Un attaquant intercepte la requête du client au serveur d’utiliser un chiffrement standard, et demande à la place l’utilisation de clés 512 bits. Le serveur renvoie donc une telle clé faible et le client l’accepte à cause du bogue. L’attaquant calcule alors la clé de déchiffrement RSA, ce qui lui permet de décrypter le secret principal TLS. L’attaquant peut dès lors lire, intercepter et modifier tous les échanges.

Une clé aussi faible permet de déterminer la clé de déchiffrement en quelques heures seulement, par exemple en moins de 7 heures pour 50 $ sur des machines virtuelles Amazon EC2. 

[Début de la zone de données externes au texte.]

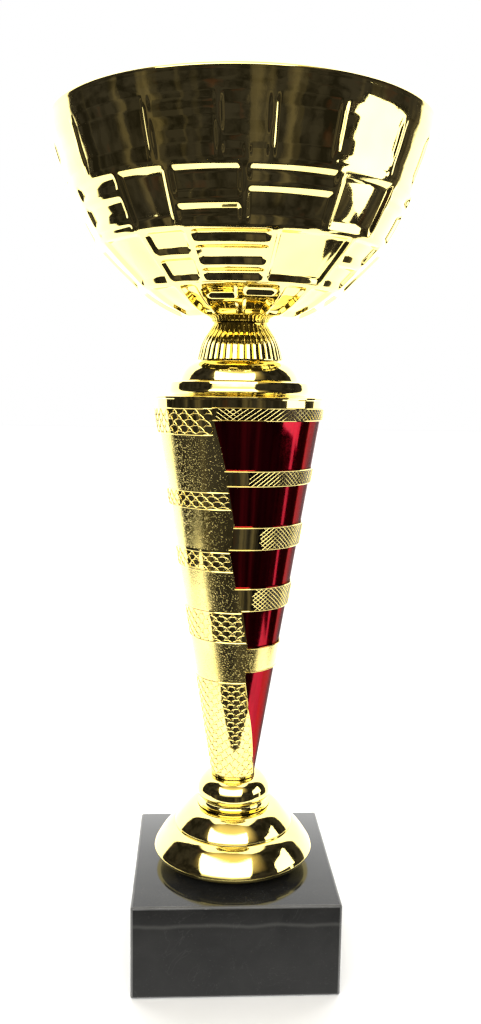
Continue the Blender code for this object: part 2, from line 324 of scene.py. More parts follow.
def red_lacquer():
    """Clear red lacquer over a metallised cone, with faint upright draw lines."""
    material, tree, shader = new_material("red_lacquer", 1.0)
    upright = place_of(tree, (1.0, 1.0, 0.03))
    shader.inputs["Specular Tint"].default_value = (0.15, 0.03, 0.04, 1.0)
    shader.inputs["Coat Weight"].default_value = 0.12
    shader.inputs["Coat Roughness"].default_value = 0.04
    shader.inputs["Coat IOR"].default_value = 1.5
    streaks = span(tree, noise(tree, upright, 420.0, 3.0), 0.3, 0.7)
    colour = blend_colours(tree, streaks, (0.30, 0.006, 0.016), (0.21, 0.004, 0.011))
    haze = span(tree, noise(tree, place_of(tree), 600.0, 4.0), 0.35, 0.7, 0.07, 0.14)
    lines = raise_surface(tree, noise(tree, upright, 300.0, 2.0), 0.00012, 0.25)
    connect(tree, shader, colour, haze, lines)
    return material


def dark_marble(name, lift, smooth, rough, shine):
    """Near-black stone: cloudy greys, fine grain, hair-thin paler threads and one faint level band.

    lift scales its colour: above 1 paler, under 1 darker. The script uses it to paint shade on the sides
    and a highlight on the eased edges. smooth and rough are the ends of its roughness.
    """
    material, tree, shader = new_material(name)
    place = place_of(tree)
    clouds = span(tree, noise(tree, place, 55.0, 5.0, 0.6, 0.6), 0.35, 0.7)
    base, pale, speck = (
        tuple(c * lift for c in colour)
        for colour in ((0.013, 0.013, 0.0125), (0.022, 0.022, 0.021), (0.045, 0.045, 0.042))
    )
    body = blend_colours(tree, clouds, base, pale)
    grain = span(tree, noise(tree, place, 1500.0, 2.0), 0.64, 0.80)
    speckled = blend_colours(tree, grain, body, speck)
    thread = noise(tree, place, 38.0, 4.0, 0.6, 1.5)
    near_half = calculate(tree, "ABSOLUTE", calculate(tree, "SUBTRACT", thread, 0.5))
    vein = span(tree, near_half, 0.0, 0.005, 0.22, 0.0)
    veined = blend_colours(tree, vein, speckled, (0.06, 0.06, 0.057))
    parts = tree.nodes.new("ShaderNodeSeparateXYZ")
    tree.links.new(place, parts.inputs[0])
    level_noise = noise(tree, place_of(tree, (1.0, 1.0, 0.0)), 48.0, 2.0)
    wander = span(tree, level_noise, 0.0, 1.0, -0.0018, 0.0018)
    level = calculate(tree, "ADD", parts.outputs[2], wander)
    off_band = calculate(tree, "ABSOLUTE", calculate(tree, "SUBTRACT", level, BAND_HEIGHT))
    band = span(tree, off_band, 0.0, 0.0012, 0.20, 0.0, smooth=True)
    banded = blend_colours(tree, band, veined, (0.13, 0.13, 0.12))
    smears = span(tree, noise(tree, place, 130.0, 4.0, 0.65), 0.3, 0.7, smooth, rough)
    pits = raise_surface(tree, noise(tree, place, 900.0, 3.0), 0.00002, 0.3)
    connect(tree, shader, banded, smears, pits)
    shader.inputs["Specular IOR Level"].default_value = shine
    return material


def zinc_steel():
    """Bright zinc-plated steel, finely drawn along its length."""
    material, tree, shader = new_material("zinc_steel", 1.0)
    place = place_of(tree)
    tone = span(tree, noise(tree, place, 160.0, 3.0), 0.3, 0.7)
    colour = blend_colours(tree, tone, (0.66, 0.66, 0.63), (0.50, 0.51, 0.51))
    drawn = noise(tree, place_of(tree, (1.0, 1.0, 0.08)), 1800.0, 3.0)
    haze = span(tree, drawn, 0.3, 0.7, 0.24, 0.42)
    connect(tree, shader, colour, haze, raise_surface(tree, drawn, 0.00002, 0.5))
    return material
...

Comme le calcul d’une clé RSA est coûteux en ressources pour un serveur Web, certains d’entre eux, et notamment toute installation par défaut d’Apache, le serveur Web le plus utilisé dans le monde, ne produit pas une clé par session, mais utilise la même clé produite au démarrage du serveur, jusqu’à son arrêt, pour toutes les sessions…

Pire encore, certains services Web, comme le bouton ‘like’ de Facebook rendent possible des attaques cross-site-scripting (XSS) sur des sites Web tiers, même si ceux-ci refusent de traiter les faibles clés 512 bits :

FREAK a été découverte par des chercheurs de l’Inria (Karthikeyan Bhargavan, Antoine Delignat-Lavaud, Alfredo Pironti, Jean-Karim Zinzindohoué, Benjamin Beurdouche), de Microsoft Research (Cédric Fournet, Markulf Kohlweiss, Santiago Zanella-Béguelin) et de l’iMdea (Pierre-Yves Strub).

Ils n’ont pas manqué de noter l’ironie : de nombreuses agences gouvernementales américaines comme la NSA et le FBI, en autorisant les clés 512 bits RSA, rendent possible à des attaquants de se faire passer pour leurs sites Web.

Sont vulnérables les produits qui utilisent la bibliothèque OpenSSL de version 1.0.1k ou inférieures (CVE-2015-0204) ; les navigateurs Android ; les navigateurs Safari sur Apple Mac OS X et iOS.

Apple travaille sur une mise à jour de sécurité qui devrait être disponible la semaine prochaine ;

Google serait en passe de livrer un correctif aux fabricants de smartphones et tablettes Android. Encore faut-il que ces fabricants intègrent ces correctifs puis les poussent vers les clients, et que ces derniers les installent. Idéalement, les utilisateurs navigueraient avec Chrome à la place, qui n’est pas affecté par ce bogue.

Dans le cadre du projet miTLS commun InriaMicrosoft Research, les chercheurs se penchent sur une classe de faiblesses d’implémentations du protocole TLS (Transport Layer Security) qu’ils appellent SMACK (State Machine AttaCKs). Outre FREAK, les chercheurs ont aussi découvert un bogue de sécurité dans l’implémentation JSSE du TLS livrée avec le JDK, également passé inaperçu pendant des années. Des services populaires comme AWS, Google et Paypal proposent des API Java.

Cette vulnérabilité, CVE-2014-6593, nommée SKIP, est corrigée par la mise à jour critique du 25 janvier 2015 pour Java 1.5 et supérieur.